**What is expected**
The lines below are to be quoted exactly, from the first through the one that contains "return line - 4".

::::::

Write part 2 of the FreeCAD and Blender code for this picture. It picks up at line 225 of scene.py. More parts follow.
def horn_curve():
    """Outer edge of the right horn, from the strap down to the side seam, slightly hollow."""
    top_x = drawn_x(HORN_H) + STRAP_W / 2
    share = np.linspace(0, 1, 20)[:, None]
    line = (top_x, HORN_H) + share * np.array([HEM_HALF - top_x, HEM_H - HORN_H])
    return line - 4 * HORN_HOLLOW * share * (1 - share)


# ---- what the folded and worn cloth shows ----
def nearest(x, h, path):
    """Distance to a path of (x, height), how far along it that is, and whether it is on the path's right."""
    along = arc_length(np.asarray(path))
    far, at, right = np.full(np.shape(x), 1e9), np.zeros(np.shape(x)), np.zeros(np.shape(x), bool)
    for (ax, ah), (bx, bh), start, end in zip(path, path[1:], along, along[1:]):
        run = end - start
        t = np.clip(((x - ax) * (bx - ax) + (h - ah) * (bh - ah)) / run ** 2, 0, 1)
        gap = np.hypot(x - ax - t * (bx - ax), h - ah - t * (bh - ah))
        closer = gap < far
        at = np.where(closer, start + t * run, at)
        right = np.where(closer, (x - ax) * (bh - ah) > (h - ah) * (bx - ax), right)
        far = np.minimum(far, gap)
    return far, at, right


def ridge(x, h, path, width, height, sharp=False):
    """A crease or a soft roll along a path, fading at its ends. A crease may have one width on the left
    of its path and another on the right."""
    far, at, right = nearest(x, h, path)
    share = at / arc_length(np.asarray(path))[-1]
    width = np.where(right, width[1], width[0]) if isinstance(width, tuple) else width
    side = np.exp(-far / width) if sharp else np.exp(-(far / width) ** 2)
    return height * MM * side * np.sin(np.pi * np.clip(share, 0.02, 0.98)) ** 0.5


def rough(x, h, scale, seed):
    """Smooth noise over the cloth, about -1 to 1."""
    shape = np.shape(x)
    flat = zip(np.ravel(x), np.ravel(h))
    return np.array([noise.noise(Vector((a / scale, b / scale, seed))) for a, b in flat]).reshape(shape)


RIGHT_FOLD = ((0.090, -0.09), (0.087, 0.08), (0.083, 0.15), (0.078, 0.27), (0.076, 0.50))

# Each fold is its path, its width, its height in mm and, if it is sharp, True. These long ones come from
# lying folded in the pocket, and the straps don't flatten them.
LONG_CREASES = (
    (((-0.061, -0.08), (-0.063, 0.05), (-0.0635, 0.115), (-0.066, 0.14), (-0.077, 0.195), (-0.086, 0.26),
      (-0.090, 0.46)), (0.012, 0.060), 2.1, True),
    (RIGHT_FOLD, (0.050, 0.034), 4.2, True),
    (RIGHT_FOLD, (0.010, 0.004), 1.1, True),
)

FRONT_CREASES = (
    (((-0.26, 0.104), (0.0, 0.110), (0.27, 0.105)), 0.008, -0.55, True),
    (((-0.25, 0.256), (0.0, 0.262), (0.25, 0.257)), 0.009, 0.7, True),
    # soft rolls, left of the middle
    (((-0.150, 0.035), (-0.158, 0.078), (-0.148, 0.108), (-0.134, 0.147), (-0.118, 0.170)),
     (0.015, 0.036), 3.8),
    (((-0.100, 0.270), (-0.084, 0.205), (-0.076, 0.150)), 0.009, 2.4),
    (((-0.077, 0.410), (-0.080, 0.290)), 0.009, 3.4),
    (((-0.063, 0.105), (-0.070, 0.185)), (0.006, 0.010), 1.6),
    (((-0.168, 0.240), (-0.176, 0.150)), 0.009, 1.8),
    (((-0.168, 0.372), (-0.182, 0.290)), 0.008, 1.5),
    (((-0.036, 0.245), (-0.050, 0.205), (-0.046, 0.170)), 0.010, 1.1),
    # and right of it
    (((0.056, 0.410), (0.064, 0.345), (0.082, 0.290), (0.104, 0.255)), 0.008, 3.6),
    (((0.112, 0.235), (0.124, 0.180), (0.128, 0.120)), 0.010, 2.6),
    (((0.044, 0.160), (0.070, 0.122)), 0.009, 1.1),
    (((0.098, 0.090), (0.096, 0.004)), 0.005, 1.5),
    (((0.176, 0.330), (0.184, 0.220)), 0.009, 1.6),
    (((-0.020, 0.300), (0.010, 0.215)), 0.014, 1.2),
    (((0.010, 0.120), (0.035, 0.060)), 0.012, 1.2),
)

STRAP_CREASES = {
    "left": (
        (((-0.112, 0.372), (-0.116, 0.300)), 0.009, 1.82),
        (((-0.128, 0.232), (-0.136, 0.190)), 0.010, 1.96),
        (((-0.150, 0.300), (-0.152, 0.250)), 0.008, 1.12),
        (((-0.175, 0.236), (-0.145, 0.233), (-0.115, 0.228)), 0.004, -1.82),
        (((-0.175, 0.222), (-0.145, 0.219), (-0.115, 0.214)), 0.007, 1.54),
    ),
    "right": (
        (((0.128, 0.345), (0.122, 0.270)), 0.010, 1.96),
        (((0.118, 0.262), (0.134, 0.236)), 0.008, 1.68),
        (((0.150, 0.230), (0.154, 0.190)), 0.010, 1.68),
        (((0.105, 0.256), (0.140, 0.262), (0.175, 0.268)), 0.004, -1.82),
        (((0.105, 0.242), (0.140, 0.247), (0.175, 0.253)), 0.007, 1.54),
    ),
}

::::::

**Answer for this exercise**
Write part 2 of the FreeCAD and Blender code for this picture. It picks up at line 225 of scene.py. More parts follow.
def horn_curve():
    """Outer edge of the right horn, from the strap down to the side seam, slightly hollow."""
    top_x = drawn_x(HORN_H) + STRAP_W / 2
    share = np.linspace(0, 1, 20)[:, None]
    line = (top_x, HORN_H) + share * np.array([HEM_HALF - top_x, HEM_H - HORN_H])
    return line - 4 * HORN_HOLLOW * share * (1 - share)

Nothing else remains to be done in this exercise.